YOUR INSTRUCTIONS
In full and without alteration, give the listing again.

GIVEN DATA
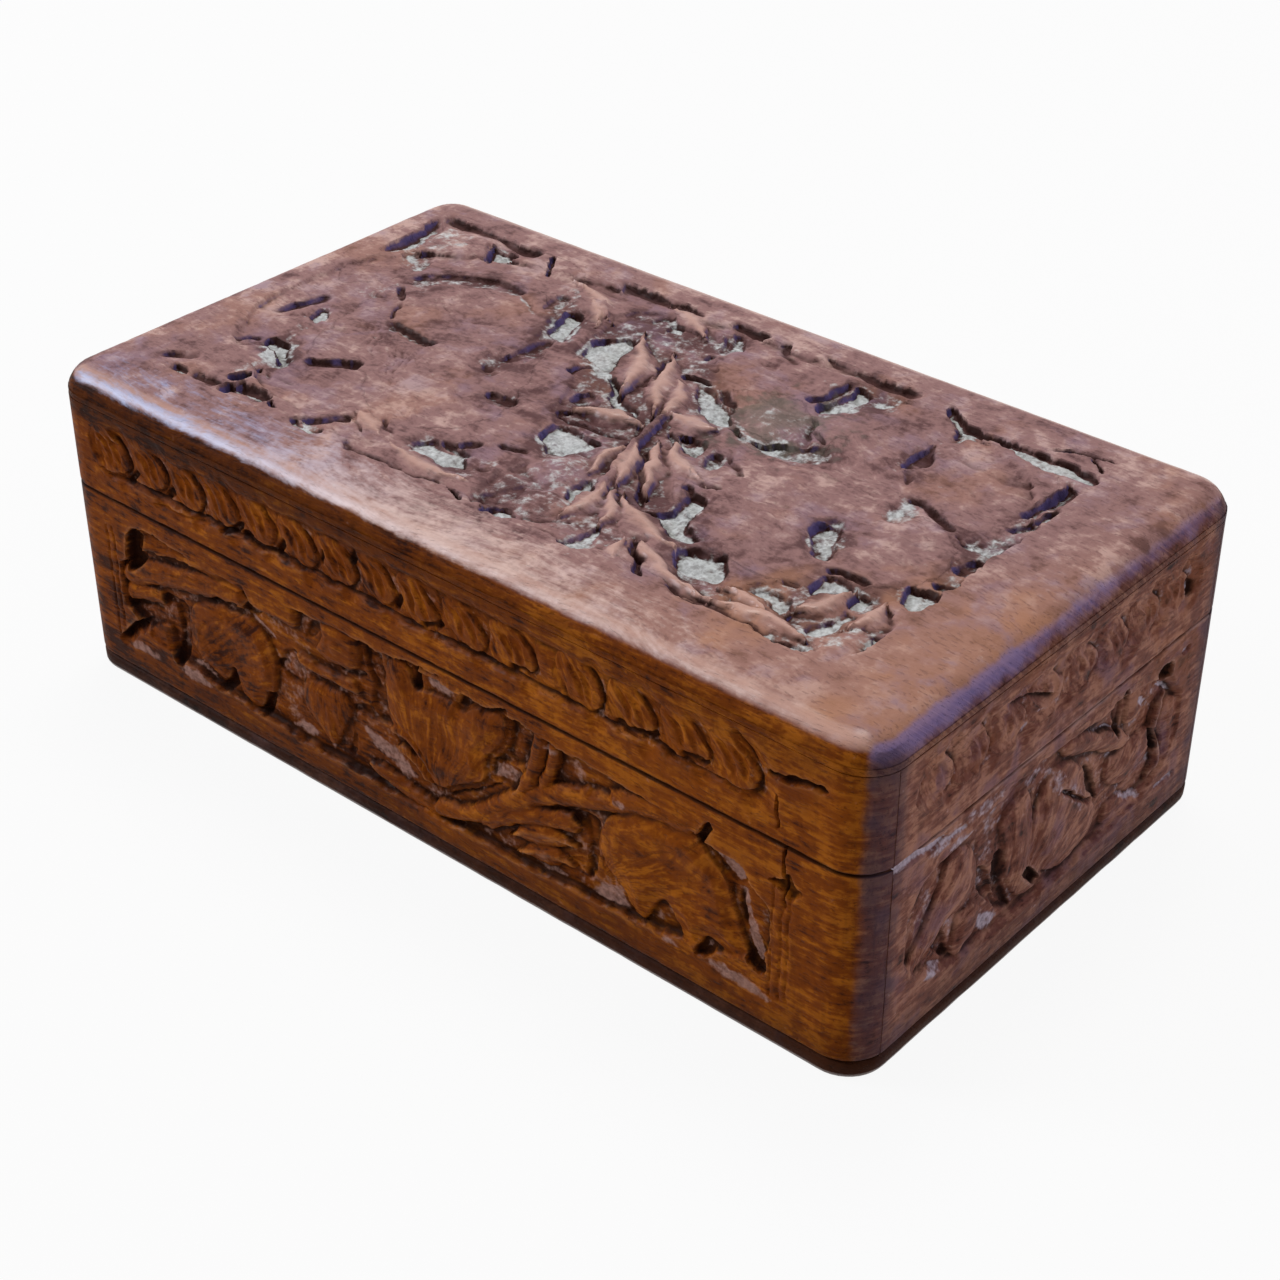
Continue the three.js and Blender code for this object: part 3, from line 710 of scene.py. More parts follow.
    lid.pit([(42, -22.4), (44.6, -20.8), (47.4, -21.6), (49.4, -22), (50.2, -26), (48, -26.4),
             (46.6, -23.8), (43.2, -23.8)], 1.6)
    lid.stop_cut([(43.8, -18.8), (46.4, -18.4), (48.4, -18.8)], 1.2, 1.6, dust=0.7)
    lid.pit([(47.4, -14.6), (50, -13.4), (54, -14.6), (56.8, -14.8), (56.2, -19), (54, -18.2),
             (52.6, -16.8), (50.4, -19.6), (48.4, -18.6)], 1.7)
    lid.stop_cut([(47, -13.8), (50, -12.4), (54.6, -13)], 1.5, 1.5, 0.08)
    lid.sink([(41, -24), (44, -18), (50, -17), (57, -14.6), (63, -17), (63, -31), (40, -31.4),
              (26, -28), (22, -24), (30, -25)], 0.95, 1.2, 0.46)
    lid.pit([(55, -18.6), (57.6, -20.4), (57, -25.6), (55.8, -28), (53.2, -24.6), (55.6, -21.6)], 1.5)
    lid.pit([(51, -29.8), (57, -29.4), (58, -31.4), (52, -31.6)], 1.5)
    lid.pit([(60.6, -21.6), (63, -21.4), (63, -25.8), (61.2, -24.4)], 1.5)
    lid.blade([(54, -14.8), (52.4, -20), (50.4, -25.4)], 4.8, 0.0, 0.8)
    lid.blade([(58.4, -14.6), (59.2, -19.4), (57.6, -23.6)], 4.2, 0.0, 0.8)
    lid.dome((60.2, -27), (3.4, 4.8), 0.0, 0.85, 10)
    lid.blade([(23, -23.4), (29, -26), (34, -28.2), (45, -29.4)], 3.4, 0.0, 0.85, 0.1, 0.3)
    lid.blade([(40, -29.6), (48, -26.8), (56.6, -28.8)], 4.6, 0.0, 0.7)
    lid.blade([(38.6, -25.4), (43, -25), (49.6, -26.6)], 3.2, 0.1, 0.7)
    lid.groove([(22.8, -23), (26.6, -27), (31, -31)], 1.4, 1.0)
    lid.stop_cut([(33, -29.6), (37, -30.4), (43, -30.2)], 1.1, 1.2, 0.1)
    lid.blade([(22.6, -24), (23.4, -28), (25.6, -31)], 2.6, 0.05, 0.8)
    lid.hollow((49, 16), (9, 5), 0.22, 5)
    lid.hollow((33, 22), (7, 6), 0.22, 20)
    lid.hollow((50, -3), (8, 5), 0.2, -20)
    lid.ripples([(26, 4), (38, 0), (40, -12), (30, -16), (24, -6)], -35, 1.4, 0.2)
    lid.ripples([(30, 20), (37, 26), (37, 12), (46, 8), (56, 18), (58, 24), (42, 20)], -8, 1.7, 0.17)
    lid.ripples([(46, -2), (58, 2), (58, -8), (48, -10)], -40, 1.5, 0.1)
    lid.veins([(16, -4), (24, 6), (40, 6), (58, 4), (60, -9), (46, -20), (30, -19), (20, -10)],
              (10, -8), 24.0)
    lid.veins([(26, 12), (34, 30), (52, 29), (60, 24), (58, 5), (44, 9), (32, 7)], (20, 24), 22.0)
    lid.veins([(6, 18), (18, 22), (28, 8), (8, 10)], (0, 26), 20.0)
    for outline, amount in (
            ([(11, 9), (24, 9), (26, 12), (22, 19), (14, 18)], 0.30),
            ([(-67.5, 31.4), (-57, 31.6), (-56, 24), (-60, 18), (-67, 17)], 0.42),
            ([(-37, 28), (-31, 28), (-24.4, 15), (-26, 11.5), (-31.4, 18)], 0.46),
            ([(-8, 32), (0.4, 32.4), (0, 26), (-3, 21), (-7.6, 23)], 0.42),
            ([(-20, 30), (-12, 31), (-9, 26), (-15, 24)], 0.34),
            ([(58.4, 27), (62.8, 27), (62.8, -15), (59, -15), (60, 0), (58.2, 10)], 0.46),
            ([(-60, -8), (-55, -8), (-49, -18), (-50, -29), (-54, -29), (-53.6, -19)], 0.40),
            ([(16, 31), (30, 31), (28, 25), (18, 20)], 0.34),
            ([(0.6, 2.6), (3, -14), (-1, -16), (-9, -5), (-14, 4), (-9, 9)], 0.30),
            ([(-60, 2), (-52, 4), (-49, 12), (-54, 16), (-59, 9)], 0.30),
            ([(-18, -31), (-18, -20), (-4, -18), (-2, -22), (-4, -31)], 0.30)):
        lid.dusting(outline, amount)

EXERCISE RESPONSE
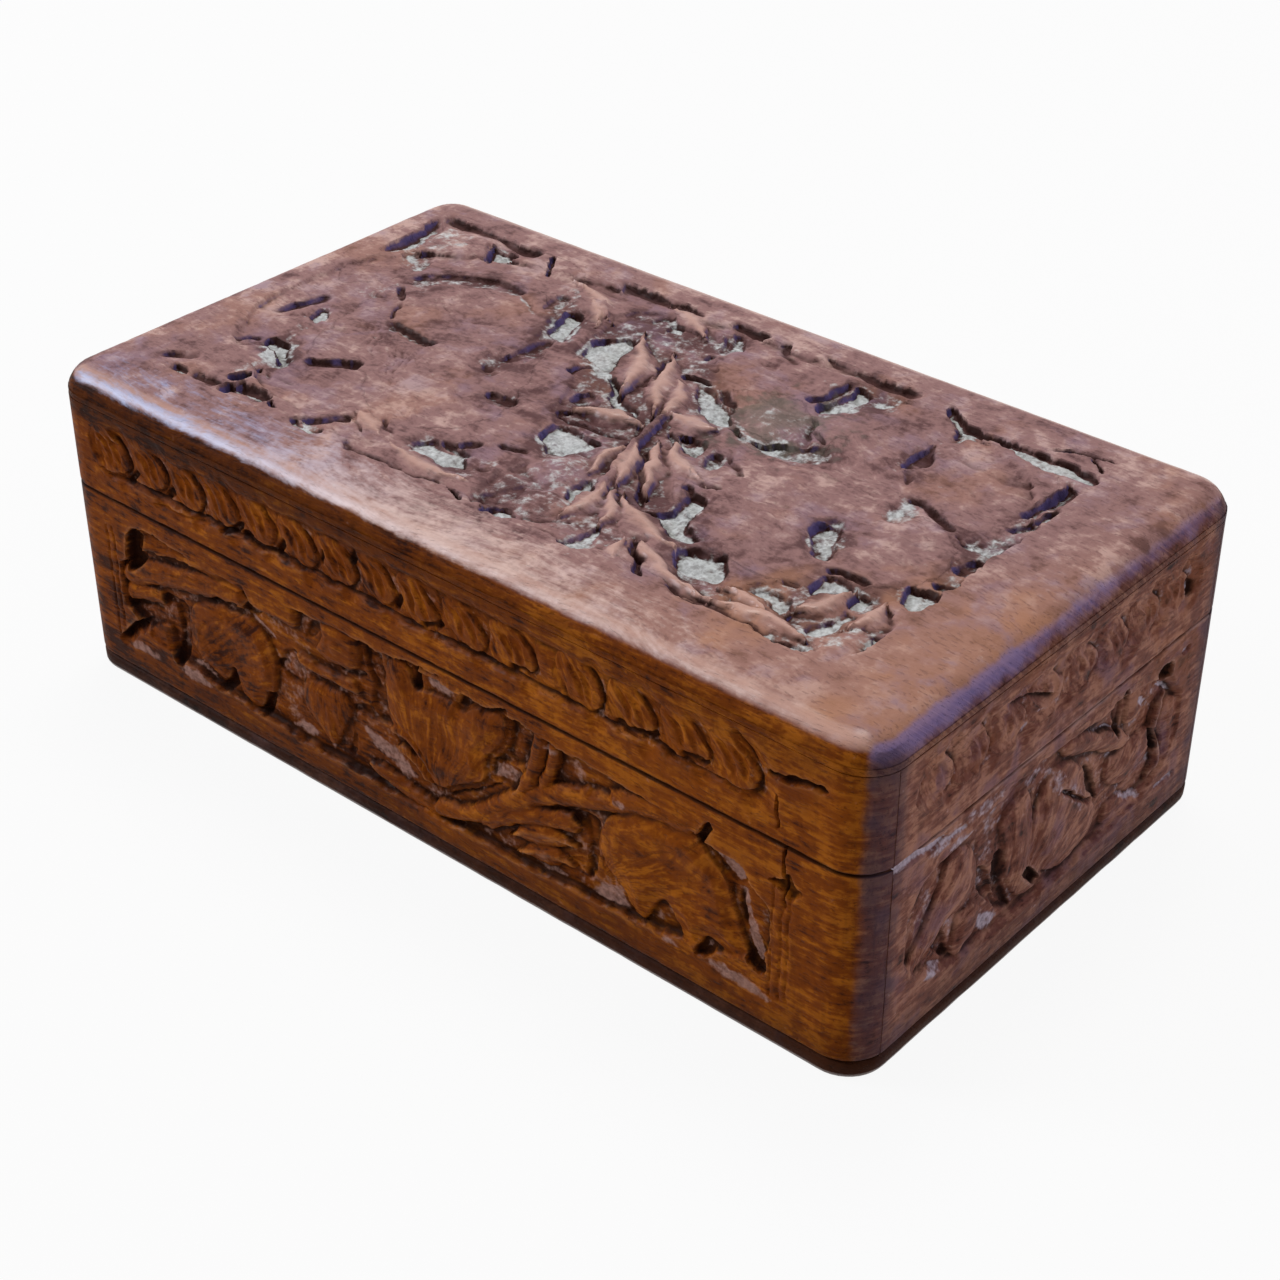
Continue the three.js and Blender code for this object: part 3, from line 710 of scene.py. More parts follow.
    lid.pit([(42, -22.4), (44.6, -20.8), (47.4, -21.6), (49.4, -22), (50.2, -26), (48, -26.4),
             (46.6, -23.8), (43.2, -23.8)], 1.6)
    lid.stop_cut([(43.8, -18.8), (46.4, -18.4), (48.4, -18.8)], 1.2, 1.6, dust=0.7)
    lid.pit([(47.4, -14.6), (50, -13.4), (54, -14.6), (56.8, -14.8), (56.2, -19), (54, -18.2),
             (52.6, -16.8), (50.4, -19.6), (48.4, -18.6)], 1.7)
    lid.stop_cut([(47, -13.8), (50, -12.4), (54.6, -13)], 1.5, 1.5, 0.08)
    lid.sink([(41, -24), (44, -18), (50, -17), (57, -14.6), (63, -17), (63, -31), (40, -31.4),
              (26, -28), (22, -24), (30, -25)], 0.95, 1.2, 0.46)
    lid.pit([(55, -18.6), (57.6, -20.4), (57, -25.6), (55.8, -28), (53.2, -24.6), (55.6, -21.6)], 1.5)
    lid.pit([(51, -29.8), (57, -29.4), (58, -31.4), (52, -31.6)], 1.5)
    lid.pit([(60.6, -21.6), (63, -21.4), (63, -25.8), (61.2, -24.4)], 1.5)
    lid.blade([(54, -14.8), (52.4, -20), (50.4, -25.4)], 4.8, 0.0, 0.8)
    lid.blade([(58.4, -14.6), (59.2, -19.4), (57.6, -23.6)], 4.2, 0.0, 0.8)
    lid.dome((60.2, -27), (3.4, 4.8), 0.0, 0.85, 10)
    lid.blade([(23, -23.4), (29, -26), (34, -28.2), (45, -29.4)], 3.4, 0.0, 0.85, 0.1, 0.3)
    lid.blade([(40, -29.6), (48, -26.8), (56.6, -28.8)], 4.6, 0.0, 0.7)
    lid.blade([(38.6, -25.4), (43, -25), (49.6, -26.6)], 3.2, 0.1, 0.7)
    lid.groove([(22.8, -23), (26.6, -27), (31, -31)], 1.4, 1.0)
    lid.stop_cut([(33, -29.6), (37, -30.4), (43, -30.2)], 1.1, 1.2, 0.1)
    lid.blade([(22.6, -24), (23.4, -28), (25.6, -31)], 2.6, 0.05, 0.8)
    lid.hollow((49, 16), (9, 5), 0.22, 5)
    lid.hollow((33, 22), (7, 6), 0.22, 20)
    lid.hollow((50, -3), (8, 5), 0.2, -20)
    lid.ripples([(26, 4), (38, 0), (40, -12), (30, -16), (24, -6)], -35, 1.4, 0.2)
    lid.ripples([(30, 20), (37, 26), (37, 12), (46, 8), (56, 18), (58, 24), (42, 20)], -8, 1.7, 0.17)
    lid.ripples([(46, -2), (58, 2), (58, -8), (48, -10)], -40, 1.5, 0.1)
    lid.veins([(16, -4), (24, 6), (40, 6), (58, 4), (60, -9), (46, -20), (30, -19), (20, -10)],
              (10, -8), 24.0)
    lid.veins([(26, 12), (34, 30), (52, 29), (60, 24), (58, 5), (44, 9), (32, 7)], (20, 24), 22.0)
    lid.veins([(6, 18), (18, 22), (28, 8), (8, 10)], (0, 26), 20.0)
    for outline, amount in (
            ([(11, 9), (24, 9), (26, 12), (22, 19), (14, 18)], 0.30),
            ([(-67.5, 31.4), (-57, 31.6), (-56, 24), (-60, 18), (-67, 17)], 0.42),
            ([(-37, 28), (-31, 28), (-24.4, 15), (-26, 11.5), (-31.4, 18)], 0.46),
            ([(-8, 32), (0.4, 32.4), (0, 26), (-3, 21), (-7.6, 23)], 0.42),
            ([(-20, 30), (-12, 31), (-9, 26), (-15, 24)], 0.34),
            ([(58.4, 27), (62.8, 27), (62.8, -15), (59, -15), (60, 0), (58.2, 10)], 0.46),
            ([(-60, -8), (-55, -8), (-49, -18), (-50, -29), (-54, -29), (-53.6, -19)], 0.40),
            ([(16, 31), (30, 31), (28, 25), (18, 20)], 0.34),
            ([(0.6, 2.6), (3, -14), (-1, -16), (-9, -5), (-14, 4), (-9, 9)], 0.30),
            ([(-60, 2), (-52, 4), (-49, 12), (-54, 16), (-59, 9)], 0.30),
            ([(-18, -31), (-18, -20), (-4, -18), (-2, -22), (-4, -31)], 0.30)):
        lid.dusting(outline, amount)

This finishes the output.